Give all of the lines again, with nothing added or dropped.

COLLECTED DATA >>
────────────────────
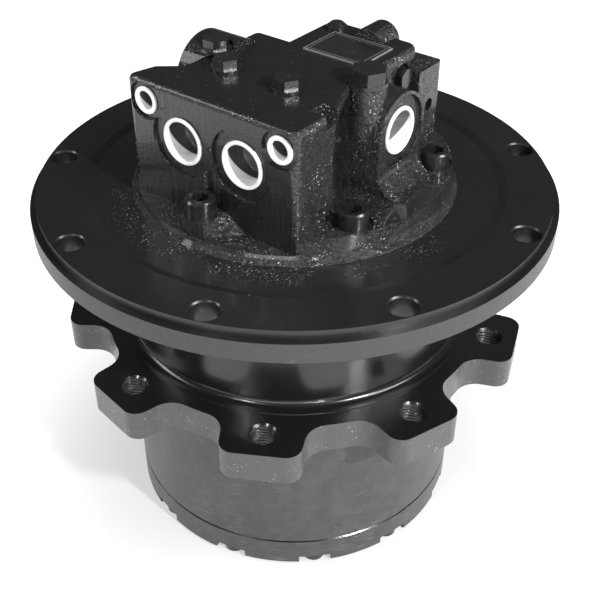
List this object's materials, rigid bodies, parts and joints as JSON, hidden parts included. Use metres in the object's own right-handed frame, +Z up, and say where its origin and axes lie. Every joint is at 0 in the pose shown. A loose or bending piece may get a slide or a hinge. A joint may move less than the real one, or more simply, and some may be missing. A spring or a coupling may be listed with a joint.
{
  "type": "hydraulic drive motor",
  "caption": "Round hydraulic drive motor: a black port block with white caps on a bolting flange, over a lobed hub that turns on a planetary gear.",
  "frame": {"origin": "centre of the end cover's outer face, which the unit stands on", "axes": "+Z up along the axis of rotation to the port block; the port face looks along -Y; the side port looks along +X"},
  "size_m": [0.3, 0.3, 0.2964],
  "materials": {
    "black_enamel": "gloss",
    "white_cap": "satin",
    "plate": "satin",
    "machined_steel": "satin",
    "ground_steel": "polished",
    "bronze": "satin",
    "seal_rubber": "matte"
  },
  "bodies": {
    "frame": {"frame_flange": "black_enamel", "motor_port_block": "black_enamel", "base_screws": "black_enamel", "gallery_plugs": "black_enamel", "side_gallery_plug": "black_enamel", "rear_dome_plug": "black_enamel", "rear_face_plug": "black_enamel", "relief_valves": "black_enamel", "rating_plate": "plate", "spool_bore_plug": "black_enamel", "valve_plate": "bronze", "swash_plate": "machined_steel", "speed_pistons": "machined_steel", "brake_steel_plates": "machined_steel", "brake_springs": "machined_steel", "upper_shaft_bush": "bronze", "shaft_bearing_outer": "ground_steel", "shaft_seal": "seal_rubber", "bearing_inner_races": "ground_steel", "bearing_nut": "machined_steel", "upper_seal_ring": "ground_steel", "upper_seal_rubber": "seal_rubber", "second_stage_pins": "ground_steel"},
    "hub": {"hub": "black_enamel", "ring_gear": "machined_steel", "end_cover": "black_enamel", "cover_screws": "black_enamel", "cover_oil_plugs": "black_enamel", "cover_ring_seal": "seal_rubber", "thrust_pad": "bronze", "bearing_outer_races": "ground_steel", "lower_seal_ring": "ground_steel", "lower_seal_rubber": "seal_rubber"},
    "main_rollers": {"bearing_rollers": "ground_steel", "roller_cages": "ground_steel"},
    "carrier": {"first_stage_carrier": "machined_steel", "first_stage_pins": "ground_steel", "second_stage_sun": "machined_steel"},
    "rotor": {"drive_shaft": "machined_steel", "first_stage_sun": "machined_steel", "cylinder_block": "machined_steel", "pistons": "ground_steel", "piston_shoes": "bronze", "shoe_retainer": "bronze", "brake_lined_discs": "bronze", "shaft_bearing_inner": "ground_steel"},
    "shaft_rollers": {"shaft_bearing_rollers": "ground_steel"},
    "counterbalance_spool": {"counterbalance_spool": "machined_steel"},
    "brake_piston": {"brake_piston": "machined_steel"},
    "first_planet_1": {"first_stage_planet_1": "machined_steel"},
    "second_planet_1": {"second_stage_planet_1": "machined_steel"},
    "first_planet_2": {"first_stage_planet_2": "machined_steel"},
    "second_planet_2": {"second_stage_planet_2": "machined_steel"},
    "first_planet_3": {"first_stage_planet_3": "machined_steel"},
    "second_planet_3": {"second_stage_planet_3": "machined_steel"},
    "left_main_port_cap": {"left_main_port_cap": "white_cap"},
    "right_main_port_cap": {"right_main_port_cap": "white_cap"},
    "left_small_port_cap": {"left_small_port_cap": "white_cap"},
    "right_small_port_cap": {"right_small_port_cap": "white_cap"},
    "side_port_cap": {"side_port_cap": "white_cap"}
  },
  "joints": [
    {"name": "hub_spin", "type": "hinge", "parent": "frame", "child": "hub", "pos_m": [0, 0, 0.1], "axis": [0, 0, 1], "continuous": true},
    {"name": "main_rollers_spin", "type": "hinge", "parent": "frame", "child": "main_rollers", "pos_m": [0, 0, 0.15], "axis": [0, 0, 1], "continuous": true},
    {"name": "carrier_spin", "type": "hinge", "parent": "frame", "child": "carrier", "pos_m": [0, 0, 0.053], "axis": [0, 0, 1], "continuous": true},
    {"name": "rotor_spin", "type": "hinge", "parent": "frame", "child": "rotor", "pos_m": [0, 0, 0.1], "axis": [0, 0, 1], "continuous": true},
    {"name": "shaft_rollers_spin", "type": "hinge", "parent": "frame", "child": "shaft_rollers", "pos_m": [0, 0, 0.1025], "axis": [0, 0, 1], "continuous": true},
    {"name": "first_planet_1_spin", "type": "hinge", "parent": "carrier", "child": "first_planet_1", "pos_m": [0.045, 0, 0.038], "axis": [0, 0, 1], "continuous": true},
    {"name": "second_planet_1_spin", "type": "hinge", "parent": "frame", "child": "second_planet_1", "pos_m": [0.04875, 0, 0.0745], "axis": [0, 0, 1], "continuous": true},
    {"name": "first_planet_2_spin", "type": "hinge", "parent": "carrier", "child": "first_planet_2", "pos_m": [-0.0225, 0.03897, 0.038], "axis": [0, 0, 1], "continuous": true},
    {"name": "second_planet_2_spin", "type": "hinge", "parent": "frame", "child": "second_planet_2", "pos_m": [-0.02438, 0.04222, 0.0745], "axis": [0, 0, 1], "continuous": true},
    {"name": "first_planet_3_spin", "type": "hinge", "parent": "carrier", "child": "first_planet_3", "pos_m": [-0.0225, -0.03897, 0.038], "axis": [0, 0, 1], "continuous": true},
    {"name": "second_planet_3_spin", "type": "hinge", "parent": "frame", "child": "second_planet_3", "pos_m": [-0.02438, -0.04222, 0.0745], "axis": [0, 0, 1], "continuous": true},
    {"name": "counterbalance_spool_slide", "type": "slide", "parent": "frame", "child": "counterbalance_spool", "axis": [1, 0, 0], "range_m": [-0.004, 0.004], "stiffness_N_per_m": 500},
    {"name": "brake_release", "type": "slide", "parent": "frame", "child": "brake_piston", "axis": [0, 0, 1], "range_m": [0, 0.001], "stiffness_N_per_m": 2000, "springref_m": -0.02, "deforming": ["brake_springs"]},
    {"name": "left_main_port_cap_pull", "type": "slide", "parent": "frame", "child": "left_main_port_cap", "axis": [0, -1, 0], "range_m": [0, 0.02]},
    {"name": "right_main_port_cap_pull", "type": "slide", "parent": "frame", "child": "right_main_port_cap", "axis": [0, -1, 0], "range_m": [0, 0.02]},
    {"name": "left_small_port_cap_pull", "type": "slide", "parent": "frame", "child": "left_small_port_cap", "axis": [0, -1, 0], "range_m": [0, 0.013]},
    {"name": "right_small_port_cap_pull", "type": "slide", "parent": "frame", "child": "right_small_port_cap", "axis": [0, -1, 0], "range_m": [0, 0.013]},
    {"name": "side_port_cap_pull", "type": "slide", "parent": "frame", "child": "side_port_cap", "axis": [1, 0, 0], "range_m": [0, 0.02]}
  ],
  "couplings": [
    {"joint": "main_rollers_spin", "follows": "hub_spin", "ratio": 0.53067},
    {"joint": "carrier_spin", "follows": "hub_spin", "ratio": -3.3333},
    {"joint": "rotor_spin", "follows": "hub_spin", "ratio": -25},
    {"joint": "shaft_rollers_spin", "follows": "hub_spin", "ratio": -11.029},
    {"joint": "first_planet_1_spin", "follows": "hub_spin", "ratio": 10.833},
    {"joint": "second_planet_1_spin", "follows": "hub_spin", "ratio": 2.8571},
    {"joint": "first_planet_2_spin", "follows": "hub_spin", "ratio": 10.833},
    {"joint": "second_planet_2_spin", "follows": "hub_spin", "ratio": 2.8571},
    {"joint": "first_planet_3_spin", "follows": "hub_spin", "ratio": 10.833},
    {"joint": "second_planet_3_spin", "follows": "hub_spin", "ratio": 2.8571}
  ]
}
────────────────────
SOLUTION TO THE PROBLEM >>
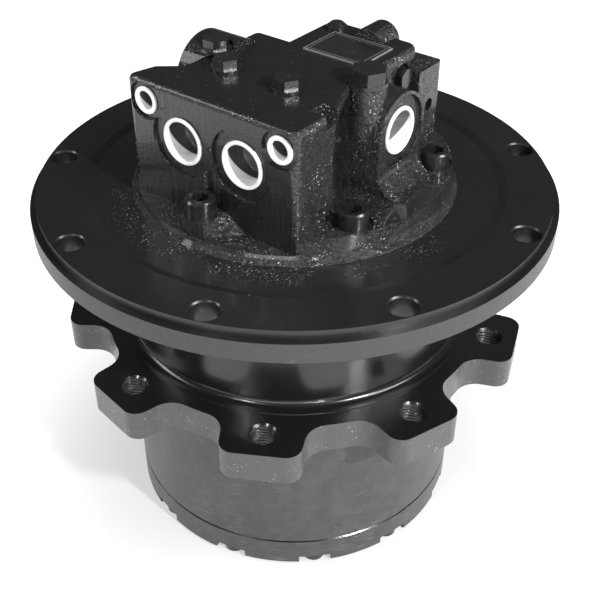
List this object's materials, rigid bodies, parts and joints as JSON, hidden parts included. Use metres in the object's own right-handed frame, +Z up, and say where its origin and axes lie. Every joint is at 0 in the pose shown. A loose or bending piece may get a slide or a hinge. A joint may move less than the real one, or more simply, and some may be missing. A spring or a coupling may be listed with a joint.
{
  "type": "hydraulic drive motor",
  "caption": "Round hydraulic drive motor: a black port block with white caps on a bolting flange, over a lobed hub that turns on a planetary gear.",
  "frame": {"origin": "centre of the end cover's outer face, which the unit stands on", "axes": "+Z up along the axis of rotation to the port block; the port face looks along -Y; the side port looks along +X"},
  "size_m": [0.3, 0.3, 0.2964],
  "materials": {
    "black_enamel": "gloss",
    "white_cap": "satin",
    "plate": "satin",
    "machined_steel": "satin",
    "ground_steel": "polished",
    "bronze": "satin",
    "seal_rubber": "matte"
  },
  "bodies": {
    "frame": {"frame_flange": "black_enamel", "motor_port_block": "black_enamel", "base_screws": "black_enamel", "gallery_plugs": "black_enamel", "side_gallery_plug": "black_enamel", "rear_dome_plug": "black_enamel", "rear_face_plug": "black_enamel", "relief_valves": "black_enamel", "rating_plate": "plate", "spool_bore_plug": "black_enamel", "valve_plate": "bronze", "swash_plate": "machined_steel", "speed_pistons": "machined_steel", "brake_steel_plates": "machined_steel", "brake_springs": "machined_steel", "upper_shaft_bush": "bronze", "shaft_bearing_outer": "ground_steel", "shaft_seal": "seal_rubber", "bearing_inner_races": "ground_steel", "bearing_nut": "machined_steel", "upper_seal_ring": "ground_steel", "upper_seal_rubber": "seal_rubber", "second_stage_pins": "ground_steel"},
    "hub": {"hub": "black_enamel", "ring_gear": "machined_steel", "end_cover": "black_enamel", "cover_screws": "black_enamel", "cover_oil_plugs": "black_enamel", "cover_ring_seal": "seal_rubber", "thrust_pad": "bronze", "bearing_outer_races": "ground_steel", "lower_seal_ring": "ground_steel", "lower_seal_rubber": "seal_rubber"},
    "main_rollers": {"bearing_rollers": "ground_steel", "roller_cages": "ground_steel"},
    "carrier": {"first_stage_carrier": "machined_steel", "first_stage_pins": "ground_steel", "second_stage_sun": "machined_steel"},
    "rotor": {"drive_shaft": "machined_steel", "first_stage_sun": "machined_steel", "cylinder_block": "machined_steel", "pistons": "ground_steel", "piston_shoes": "bronze", "shoe_retainer": "bronze", "brake_lined_discs": "bronze", "shaft_bearing_inner": "ground_steel"},
    "shaft_rollers": {"shaft_bearing_rollers": "ground_steel"},
    "counterbalance_spool": {"counterbalance_spool": "machined_steel"},
    "brake_piston": {"brake_piston": "machined_steel"},
    "first_planet_1": {"first_stage_planet_1": "machined_steel"},
    "second_planet_1": {"second_stage_planet_1": "machined_steel"},
    "first_planet_2": {"first_stage_planet_2": "machined_steel"},
    "second_planet_2": {"second_stage_planet_2": "machined_steel"},
    "first_planet_3": {"first_stage_planet_3": "machined_steel"},
    "second_planet_3": {"second_stage_planet_3": "machined_steel"},
    "left_main_port_cap": {"left_main_port_cap": "white_cap"},
    "right_main_port_cap": {"right_main_port_cap": "white_cap"},
    "left_small_port_cap": {"left_small_port_cap": "white_cap"},
    "right_small_port_cap": {"right_small_port_cap": "white_cap"},
    "side_port_cap": {"side_port_cap": "white_cap"}
  },
  "joints": [
    {"name": "hub_spin", "type": "hinge", "parent": "frame", "child": "hub", "pos_m": [0, 0, 0.1], "axis": [0, 0, 1], "continuous": true},
    {"name": "main_rollers_spin", "type": "hinge", "parent": "frame", "child": "main_rollers", "pos_m": [0, 0, 0.15], "axis": [0, 0, 1], "continuous": true},
    {"name": "carrier_spin", "type": "hinge", "parent": "frame", "child": "carrier", "pos_m": [0, 0, 0.053], "axis": [0, 0, 1], "continuous": true},
    {"name": "rotor_spin", "type": "hinge", "parent": "frame", "child": "rotor", "pos_m": [0, 0, 0.1], "axis": [0, 0, 1], "continuous": true},
    {"name": "shaft_rollers_spin", "type": "hinge", "parent": "frame", "child": "shaft_rollers", "pos_m": [0, 0, 0.1025], "axis": [0, 0, 1], "continuous": true},
    {"name": "first_planet_1_spin", "type": "hinge", "parent": "carrier", "child": "first_planet_1", "pos_m": [0.045, 0, 0.038], "axis": [0, 0, 1], "continuous": true},
    {"name": "second_planet_1_spin", "type": "hinge", "parent": "frame", "child": "second_planet_1", "pos_m": [0.04875, 0, 0.0745], "axis": [0, 0, 1], "continuous": true},
    {"name": "first_planet_2_spin", "type": "hinge", "parent": "carrier", "child": "first_planet_2", "pos_m": [-0.0225, 0.03897, 0.038], "axis": [0, 0, 1], "continuous": true},
    {"name": "second_planet_2_spin", "type": "hinge", "parent": "frame", "child": "second_planet_2", "pos_m": [-0.02438, 0.04222, 0.0745], "axis": [0, 0, 1], "continuous": true},
    {"name": "first_planet_3_spin", "type": "hinge", "parent": "carrier", "child": "first_planet_3", "pos_m": [-0.0225, -0.03897, 0.038], "axis": [0, 0, 1], "continuous": true},
    {"name": "second_planet_3_spin", "type": "hinge", "parent": "frame", "child": "second_planet_3", "pos_m": [-0.02438, -0.04222, 0.0745], "axis": [0, 0, 1], "continuous": true},
    {"name": "counterbalance_spool_slide", "type": "slide", "parent": "frame", "child": "counterbalance_spool", "axis": [1, 0, 0], "range_m": [-0.004, 0.004], "stiffness_N_per_m": 500},
    {"name": "brake_release", "type": "slide", "parent": "frame", "child": "brake_piston", "axis": [0, 0, 1], "range_m": [0, 0.001], "stiffness_N_per_m": 2000, "springref_m": -0.02, "deforming": ["brake_springs"]},
    {"name": "left_main_port_cap_pull", "type": "slide", "parent": "frame", "child": "left_main_port_cap", "axis": [0, -1, 0], "range_m": [0, 0.02]},
    {"name": "right_main_port_cap_pull", "type": "slide", "parent": "frame", "child": "right_main_port_cap", "axis": [0, -1, 0], "range_m": [0, 0.02]},
    {"name": "left_small_port_cap_pull", "type": "slide", "parent": "frame", "child": "left_small_port_cap", "axis": [0, -1, 0], "range_m": [0, 0.013]},
    {"name": "right_small_port_cap_pull", "type": "slide", "parent": "frame", "child": "right_small_port_cap", "axis": [0, -1, 0], "range_m": [0, 0.013]},
    {"name": "side_port_cap_pull", "type": "slide", "parent": "frame", "child": "side_port_cap", "axis": [1, 0, 0], "range_m": [0, 0.02]}
  ],
  "couplings": [
    {"joint": "main_rollers_spin", "follows": "hub_spin", "ratio": 0.53067},
    {"joint": "carrier_spin", "follows": "hub_spin", "ratio": -3.3333},
    {"joint": "rotor_spin", "follows": "hub_spin", "ratio": -25},
    {"joint": "shaft_rollers_spin", "follows": "hub_spin", "ratio": -11.029},
    {"joint": "first_planet_1_spin", "follows": "hub_spin", "ratio": 10.833},
    {"joint": "second_planet_1_spin", "follows": "hub_spin", "ratio": 2.8571},
    {"joint": "first_planet_2_spin", "follows": "hub_spin", "ratio": 10.833},
    {"joint": "second_planet_2_spin", "follows": "hub_spin", "ratio": 2.8571},
    {"joint": "first_planet_3_spin", "follows": "hub_spin", "ratio": 10.833},
    {"joint": "second_planet_3_spin", "follows": "hub_spin", "ratio": 2.8571}
  ]
}